May 18th, 2016 · No Comments · Arsenal, English Premier League, Football, soccer, World Cup

Yesterday, we linked to a podcast reexamining what happened to the U.S. national team at the 1998 World Cup … and if we boiled it down one of the primary factors for the U.S. face-plant at France ’98 was the bad behavior of John Harkes, the team’s captain.

So, it was a bit of a surprise to bump into “Harkesy” in a news story today, while visiting The Guardian website.

He apparently is not suffering from lingering bad feelings from the 1998 episodes because Harkes now is the coach of FC Cincinnati, a new United Soccer League club in Ohio’s biggest southern city.

And Cincinnati seems to be revealing itself as a fine soccer city, perhaps one deserving of a place in Major League Soccer.

Last month, the first-year club set a USL record with a crowd of 20,497, this for what is considered a “third-tier” U.S. league, behind the second-tier North American Soccer League … which is all a bit inexact, given that the U.S. does not have relegation or promotion.

Harkesy is in charge of the Cincinnati side, which The Guardian’s correspondent suggests plays an “attractive” brand of soccer.

(FYI, if you would like to see what Harkes looks like and sounds like, these days, here is some video taken this year.)

There is no reason FC Cincy shouldn’t be interesting, with Harkes as coach. He had a fine soccer brain and was the first American to play in the new English Premier League, in the debut 1992-93 season, when his Sheffield Wednesday finished seventh.

He scored at Wembley in the League Cup final, a 2-1 loss to Arsenal, and played in the FA Cup final one month later, another 2-1 loss to Arsenal. He later played for Derby and West Ham, appearing in 161 professional games in England back when Americans just didn’t do that.
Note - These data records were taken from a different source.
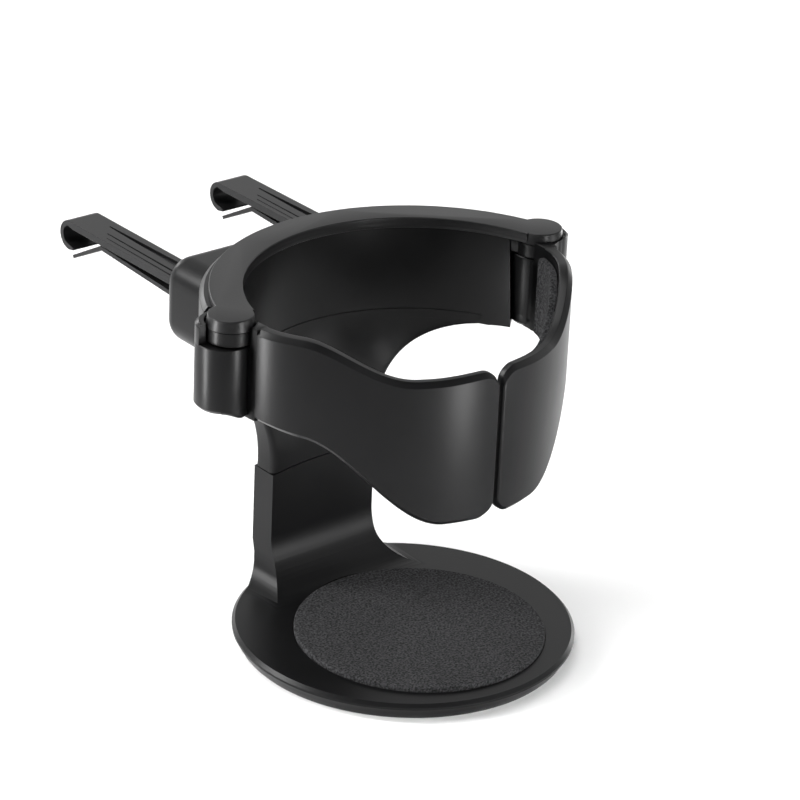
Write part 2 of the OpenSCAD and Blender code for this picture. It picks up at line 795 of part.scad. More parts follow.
module post_side_view() {
    low = base_t;
    polygon(concat([[post_front - front_sweep_r, base_t / 2]],
        arc(post_front - front_sweep_r, low + front_sweep_r, front_sweep_r, 270, 360, 16),
        [[post_front, seam_z + 5], [post_back, seam_z + 5], [post_back, base_t / 2]]));
}

module base_disc() {
    edge = 0.7;
    rotate_extrude($fn = 160)
        polygon([[0, 0], [base_r - base_draw - 0.5, 0], [base_r - base_draw, 0.5],
            [base_r, base_t - edge - 0.5], [base_r, base_t - edge], [base_r - edge, base_t], [0, base_t]]);
}

module base_hollow() {
    ribs = 6;
    hub_r = 9;
    rib_t = 1.6;
    difference() {
        translate([0, 0, -1]) cylinder(r = base_r - base_draw - base_rim, h = base_t - base_skin + 1);
        translate([0, 0, -2]) cylinder(r = hub_r, h = base_t + 2);
        for (i = [0:ribs - 1])
            rotate([0, 0, 360 * i / ribs + 30])
                translate([0, -rib_t / 2, -2])
                    cube([base_r, rib_t, base_t + 2]);
    }
}

// The post's foot draws in to the base's top edge
module foot_bound() {
    corner = norm([post_x, post_back]) + 0.5;
    edge_r = base_r - 0.9;
    draw_z = base_t + 11;
    rotate_extrude()
        polygon([[0, 0], [edge_r, 0], [edge_r, base_t + 0.3], [edge_r + 0.5 * (corner - edge_r), base_t + 5],
            [corner, draw_z], [corner, total_h], [0, total_h]]);
}

module base_bracket() {
    color(plastic)
        difference() {
            union() {
                base_disc();
                intersection() {
                    along_y(0, housing_back) post_front_view();
                    along_x(-room_x, room_x) post_side_view();
                    foot_bound();
                    below_seam(0);
                }
            }
            base_hollow();
            translate([0, -pad_forward, base_t - pad_sunk])
                cylinder(r = pad_r + sink_clear, h = 3);
            translate([-tongue_w / 2 - tongue_clear, tongue_y - tongue_clear, seam_z - tongue_len - tongue_clear])
                cube([tongue_w + 2 * tongue_clear, tongue_t + 2 * tongue_clear, tongue_len + 10]);
            for (s = [-1, 1])
                translate([s * bracket_screw_gap / 2, post_back, bracket_screw_z])
                    rotate([90, 0, 0]) {
                        translate([0, 0, -1]) cylinder(r = 2.7, h = screw_sink + 1);
                        cylinder(r = shank_r + 0.15, h = post_t / 2);
                    }
        }
}

screw_sink = 1.0;
bracket_shank = 3.2;

module bracket_screws() {
    head_r = 2.4;
    color(steel)
        for (s = [-1, 1])
            translate([s * bracket_screw_gap / 2, post_back - screw_sink, bracket_screw_z])
                rotate([90, 0, 0])
                    screw(head_r, 0.9, bracket_shank);
}

// Round sponge pad in its recess
module base_pad() {
    edge = 0.4;
    color(sponge)
        translate([0, -pad_forward, base_t - pad_sunk])
            rotate_extrude($fn = 160)
                polygon([[0, 0], [pad_r, 0], [pad_r, pad_t - edge], [pad_r - edge, pad_t], [0, pad_t]]);
}

ring_body();
top_cover();
left_arm();
right_arm();
left_arm_pad();
right_arm_pad();
left_arm_spring();
right_arm_spring();
left_hinge_washer();
right_hinge_washer();
left_hinge_screw();
right_hinge_screw();
clip_housing();
housing_plate();
housing_screws();
left_vent_clip();
right_vent_clip();
base_bracket();
base_pad();
bracket_screws();
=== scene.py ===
"""Studio picture of a car vent cup holder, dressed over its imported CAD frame.

Ten CAD pieces are shown with softened edges and procedural finishes. The clamp arms with their
sponge pads and springs, the ring body, its cover, the clip housing and the base pad are built
anew in place of the CAD's. The frame's origin is the middle of the base's underside, +Z is up
and the arms face -Y. Pieces are drawn in millimetres; finishes, lamps and camera are in metres.
"""

import logging
import math
from dataclasses import dataclass
from enum import Enum
from typing import Any, Callable, Iterable, Sequence

import bmesh
import bpy
from mathutils import Matrix, Vector


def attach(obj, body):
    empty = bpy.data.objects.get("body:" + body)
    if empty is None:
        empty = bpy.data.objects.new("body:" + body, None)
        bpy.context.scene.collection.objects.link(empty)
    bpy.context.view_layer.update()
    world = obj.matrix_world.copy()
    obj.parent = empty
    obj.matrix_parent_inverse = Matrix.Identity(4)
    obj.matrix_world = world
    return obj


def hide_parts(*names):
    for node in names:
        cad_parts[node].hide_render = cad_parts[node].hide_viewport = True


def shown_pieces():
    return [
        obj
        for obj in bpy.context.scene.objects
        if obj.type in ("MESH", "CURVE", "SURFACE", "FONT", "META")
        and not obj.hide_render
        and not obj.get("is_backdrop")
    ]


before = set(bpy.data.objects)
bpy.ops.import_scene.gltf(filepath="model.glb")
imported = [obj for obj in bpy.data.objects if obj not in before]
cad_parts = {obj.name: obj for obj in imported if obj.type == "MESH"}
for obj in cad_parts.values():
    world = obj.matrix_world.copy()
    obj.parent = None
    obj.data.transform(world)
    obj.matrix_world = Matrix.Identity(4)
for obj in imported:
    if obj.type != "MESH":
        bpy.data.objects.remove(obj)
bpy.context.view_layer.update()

LOG = logging.getLogger("cup_holder")
MM = 0.001

Point = tuple[float, float, float]
Flat = tuple[float, float]
Outliner = Callable[[float], Sequence[Flat]]
Materials = dict["Slot", bpy.types.Material]

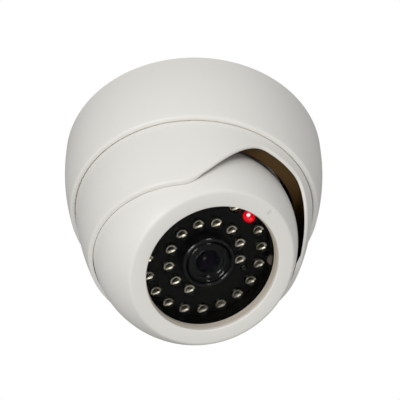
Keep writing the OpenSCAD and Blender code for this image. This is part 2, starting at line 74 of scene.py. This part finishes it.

It perhaps was no surprise that he developed a high opinion of himself, which led to friction with Steve Sampson, coach of the American team, ahead of the 1998 World Cup. According to Sampson, Harkes said he would not play left-back for the U.S. in a friendly, his regular position at Sheffield Wednesday. Sampson quoted Harkes saying he expected to play in midfield — later apologizing for the demand, Sampson said. The coach also said Harkes and two other players left a hotel room “trashed” the night before a national team match.

Soon after, Sampson was told Harkes was involved in an affair with the wife of a U.S. teammate, Eric Wynalda, and Sampson chose to leave Harkes off the World Cup side, a factor in the destabilization of the team — as discussed in yesterday’s blog item.

Harkes, 49, is doing well at Cincinnati. His club has won five and drawn two of its first nine matches, which puts them second in the Eastern division of the USL.

It could just that a player who has experienced the highs and lows of the game — on and off the pitch — might make for a fine coach.

Modern players may not know how good he was as a player, but it would be easy enough for them to find out, and perhaps someday the episodes of 1998 will be just an unfortunate footnote to his career in the game.